The end result, after testing it, provided a more gradual increase in the surrounding light with multiple light sources, without compromising their ability to illuminate. I'm happy with the result.

After some experimentation and convering over to C++, I'm realizing that switching to an offscreen buffer is expensive. The frame rate drops considerably. I imagine the best way to handle this is to allocate large texture for lightmaps, and use one for multiple surfaces. Perform one switch and prepare the light map with the light sources, and the texture is ready. My current designs assume one surface to each lightmap, and even though my simple maps have a decent framerate, they could easily suffer.

At first I thought this solution would do well for complex arrangements of surfaces, such as a mesh or a wall with an arch in it. But that was under the assumption that the entire cluster of surface could use the same lightmap for its lighting. But there is another application that takes it one step further. If the offscreen surface is large, it could be populated with the proper light data for all the surfaces it serves, no matter their orientation, and then render all the surfaces using that texture. That way, the lightmap for an entire cluster of surfaces could be prepared, and then the surfaces rendered using only the single buffer switch. This would significantly reduce the buffer switching, but would require special attention to allocating space on the render buffer for the surfaces.

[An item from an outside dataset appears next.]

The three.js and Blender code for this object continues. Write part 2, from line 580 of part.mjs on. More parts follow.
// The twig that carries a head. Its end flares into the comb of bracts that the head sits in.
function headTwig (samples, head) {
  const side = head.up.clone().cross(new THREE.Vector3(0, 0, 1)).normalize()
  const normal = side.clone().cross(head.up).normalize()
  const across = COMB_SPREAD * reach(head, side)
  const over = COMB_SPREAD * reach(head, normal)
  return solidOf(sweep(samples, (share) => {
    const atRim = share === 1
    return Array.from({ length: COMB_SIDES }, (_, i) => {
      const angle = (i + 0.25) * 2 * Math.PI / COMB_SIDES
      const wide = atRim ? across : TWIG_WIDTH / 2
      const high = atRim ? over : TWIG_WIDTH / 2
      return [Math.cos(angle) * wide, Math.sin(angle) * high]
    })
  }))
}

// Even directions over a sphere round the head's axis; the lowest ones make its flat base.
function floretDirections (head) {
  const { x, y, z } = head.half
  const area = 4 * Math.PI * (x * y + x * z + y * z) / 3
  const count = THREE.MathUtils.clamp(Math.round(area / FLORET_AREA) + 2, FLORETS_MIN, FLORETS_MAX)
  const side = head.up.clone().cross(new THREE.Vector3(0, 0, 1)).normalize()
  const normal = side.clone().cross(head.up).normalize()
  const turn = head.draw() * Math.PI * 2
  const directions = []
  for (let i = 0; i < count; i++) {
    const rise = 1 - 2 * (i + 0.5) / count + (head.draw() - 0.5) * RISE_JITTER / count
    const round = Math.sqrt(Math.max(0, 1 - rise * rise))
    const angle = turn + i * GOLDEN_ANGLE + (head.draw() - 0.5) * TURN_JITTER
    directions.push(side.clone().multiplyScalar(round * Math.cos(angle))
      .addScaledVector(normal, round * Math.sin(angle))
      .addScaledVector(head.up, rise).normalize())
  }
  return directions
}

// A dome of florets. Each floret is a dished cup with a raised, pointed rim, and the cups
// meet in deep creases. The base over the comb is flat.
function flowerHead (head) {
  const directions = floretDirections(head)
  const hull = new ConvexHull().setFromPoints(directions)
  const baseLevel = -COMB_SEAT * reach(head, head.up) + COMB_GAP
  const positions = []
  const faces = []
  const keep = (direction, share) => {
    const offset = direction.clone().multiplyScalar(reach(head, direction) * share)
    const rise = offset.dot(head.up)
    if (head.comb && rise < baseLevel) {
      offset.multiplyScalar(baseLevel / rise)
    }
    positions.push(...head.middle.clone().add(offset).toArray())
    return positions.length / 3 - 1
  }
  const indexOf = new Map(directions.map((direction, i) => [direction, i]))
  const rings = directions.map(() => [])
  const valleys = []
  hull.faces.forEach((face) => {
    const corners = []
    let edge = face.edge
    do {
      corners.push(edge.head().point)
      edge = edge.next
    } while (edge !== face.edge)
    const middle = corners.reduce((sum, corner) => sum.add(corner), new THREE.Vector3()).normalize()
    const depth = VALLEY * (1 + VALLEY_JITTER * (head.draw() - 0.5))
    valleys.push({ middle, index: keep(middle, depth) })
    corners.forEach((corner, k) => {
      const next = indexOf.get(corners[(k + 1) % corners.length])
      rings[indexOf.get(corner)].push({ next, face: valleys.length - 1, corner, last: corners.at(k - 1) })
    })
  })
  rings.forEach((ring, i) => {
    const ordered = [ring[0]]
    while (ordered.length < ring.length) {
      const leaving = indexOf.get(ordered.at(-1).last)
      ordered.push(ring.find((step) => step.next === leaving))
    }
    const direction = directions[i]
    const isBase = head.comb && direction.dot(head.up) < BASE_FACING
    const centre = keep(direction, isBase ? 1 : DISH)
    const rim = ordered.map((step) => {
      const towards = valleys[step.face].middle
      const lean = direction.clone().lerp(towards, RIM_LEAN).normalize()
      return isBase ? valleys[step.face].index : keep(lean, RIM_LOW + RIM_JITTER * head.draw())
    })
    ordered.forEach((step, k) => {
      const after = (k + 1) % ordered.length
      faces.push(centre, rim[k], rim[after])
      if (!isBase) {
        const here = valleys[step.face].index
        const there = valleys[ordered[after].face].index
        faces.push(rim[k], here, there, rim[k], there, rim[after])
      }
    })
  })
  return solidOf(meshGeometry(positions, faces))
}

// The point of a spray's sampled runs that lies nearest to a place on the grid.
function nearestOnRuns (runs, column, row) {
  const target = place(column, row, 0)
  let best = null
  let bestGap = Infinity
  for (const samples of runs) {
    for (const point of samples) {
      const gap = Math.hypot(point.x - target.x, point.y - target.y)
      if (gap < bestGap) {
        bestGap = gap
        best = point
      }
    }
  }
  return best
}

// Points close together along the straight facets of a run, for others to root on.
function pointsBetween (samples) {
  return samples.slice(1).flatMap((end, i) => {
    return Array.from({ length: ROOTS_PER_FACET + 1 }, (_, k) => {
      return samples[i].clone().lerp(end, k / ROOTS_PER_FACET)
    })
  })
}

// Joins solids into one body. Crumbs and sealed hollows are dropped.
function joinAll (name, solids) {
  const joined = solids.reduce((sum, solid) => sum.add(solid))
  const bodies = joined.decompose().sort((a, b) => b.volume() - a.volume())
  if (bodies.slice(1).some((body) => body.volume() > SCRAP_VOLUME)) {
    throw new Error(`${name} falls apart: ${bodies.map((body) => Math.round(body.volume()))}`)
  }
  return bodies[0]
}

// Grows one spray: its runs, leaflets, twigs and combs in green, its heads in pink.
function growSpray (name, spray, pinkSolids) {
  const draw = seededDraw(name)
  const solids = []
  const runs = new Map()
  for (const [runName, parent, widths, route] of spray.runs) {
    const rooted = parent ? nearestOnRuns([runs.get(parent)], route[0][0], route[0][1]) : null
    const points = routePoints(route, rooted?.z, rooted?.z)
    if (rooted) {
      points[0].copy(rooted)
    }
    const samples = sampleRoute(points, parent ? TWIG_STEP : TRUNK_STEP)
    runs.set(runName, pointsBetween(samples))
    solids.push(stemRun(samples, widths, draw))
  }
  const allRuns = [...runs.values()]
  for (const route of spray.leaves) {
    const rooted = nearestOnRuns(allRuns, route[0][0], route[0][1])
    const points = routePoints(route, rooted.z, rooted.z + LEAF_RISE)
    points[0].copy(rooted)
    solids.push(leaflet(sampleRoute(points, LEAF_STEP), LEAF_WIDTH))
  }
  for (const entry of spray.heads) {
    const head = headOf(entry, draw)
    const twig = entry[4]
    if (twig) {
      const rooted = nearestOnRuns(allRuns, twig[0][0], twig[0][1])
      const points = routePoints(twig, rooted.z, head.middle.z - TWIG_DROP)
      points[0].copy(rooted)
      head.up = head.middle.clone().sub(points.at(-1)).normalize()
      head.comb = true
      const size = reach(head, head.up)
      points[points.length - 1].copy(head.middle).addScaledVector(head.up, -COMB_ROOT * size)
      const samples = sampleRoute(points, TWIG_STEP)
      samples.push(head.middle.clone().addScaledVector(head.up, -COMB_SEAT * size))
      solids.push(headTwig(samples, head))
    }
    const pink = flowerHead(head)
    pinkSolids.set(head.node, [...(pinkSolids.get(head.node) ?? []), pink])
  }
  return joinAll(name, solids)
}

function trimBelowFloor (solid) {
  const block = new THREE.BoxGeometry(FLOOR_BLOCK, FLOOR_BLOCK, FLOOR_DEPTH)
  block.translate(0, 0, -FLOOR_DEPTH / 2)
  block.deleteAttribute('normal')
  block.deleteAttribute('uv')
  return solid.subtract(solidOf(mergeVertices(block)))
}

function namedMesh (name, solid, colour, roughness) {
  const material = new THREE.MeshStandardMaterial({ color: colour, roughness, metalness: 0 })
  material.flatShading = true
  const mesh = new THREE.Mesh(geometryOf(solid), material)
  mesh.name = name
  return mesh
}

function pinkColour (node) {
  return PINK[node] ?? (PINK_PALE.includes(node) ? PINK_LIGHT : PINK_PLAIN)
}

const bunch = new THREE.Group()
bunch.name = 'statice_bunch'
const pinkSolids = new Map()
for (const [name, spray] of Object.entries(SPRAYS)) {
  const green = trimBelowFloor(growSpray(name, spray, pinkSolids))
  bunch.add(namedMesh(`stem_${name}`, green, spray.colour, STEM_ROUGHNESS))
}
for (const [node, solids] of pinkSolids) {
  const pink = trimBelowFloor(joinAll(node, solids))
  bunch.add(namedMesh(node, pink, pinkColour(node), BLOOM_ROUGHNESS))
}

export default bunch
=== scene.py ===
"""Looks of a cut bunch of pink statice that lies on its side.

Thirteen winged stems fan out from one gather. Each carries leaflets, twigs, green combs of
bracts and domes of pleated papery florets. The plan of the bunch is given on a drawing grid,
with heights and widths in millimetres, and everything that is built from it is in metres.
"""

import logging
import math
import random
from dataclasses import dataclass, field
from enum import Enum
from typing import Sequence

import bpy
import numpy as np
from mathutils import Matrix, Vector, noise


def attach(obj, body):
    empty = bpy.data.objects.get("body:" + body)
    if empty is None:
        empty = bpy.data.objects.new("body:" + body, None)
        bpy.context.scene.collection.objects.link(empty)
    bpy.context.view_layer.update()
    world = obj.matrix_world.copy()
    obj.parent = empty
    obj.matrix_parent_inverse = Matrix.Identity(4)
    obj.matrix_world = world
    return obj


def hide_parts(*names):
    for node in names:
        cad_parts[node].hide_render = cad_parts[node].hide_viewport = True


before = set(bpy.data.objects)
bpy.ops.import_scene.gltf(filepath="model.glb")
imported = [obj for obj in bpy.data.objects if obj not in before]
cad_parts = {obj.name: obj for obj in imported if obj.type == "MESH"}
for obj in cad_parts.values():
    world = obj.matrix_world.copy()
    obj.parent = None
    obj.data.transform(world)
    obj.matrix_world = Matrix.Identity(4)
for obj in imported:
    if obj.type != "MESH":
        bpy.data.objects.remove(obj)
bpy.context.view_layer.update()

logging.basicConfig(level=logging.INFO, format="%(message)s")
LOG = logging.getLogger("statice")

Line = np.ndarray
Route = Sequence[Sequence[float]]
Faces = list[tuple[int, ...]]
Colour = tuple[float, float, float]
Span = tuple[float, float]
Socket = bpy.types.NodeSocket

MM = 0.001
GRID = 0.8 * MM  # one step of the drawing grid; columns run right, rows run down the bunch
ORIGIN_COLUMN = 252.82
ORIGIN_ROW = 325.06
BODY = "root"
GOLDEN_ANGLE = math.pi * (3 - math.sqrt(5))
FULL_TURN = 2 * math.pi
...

I've since managed to implement this solution, and even though the framerate increase wasn't dramatic (about 70% faster, but still drops sharply compared to all static lighting), it's definitely worth keeping.

Another way to blend two lightmaps

It may be possible to put all the lightmap splices into a 3D texture, and use the third coordinate to cause an automatically blending of the two stages. This idea came from Game Programming Gems 2. If it will speed up rendering, I may consider using it.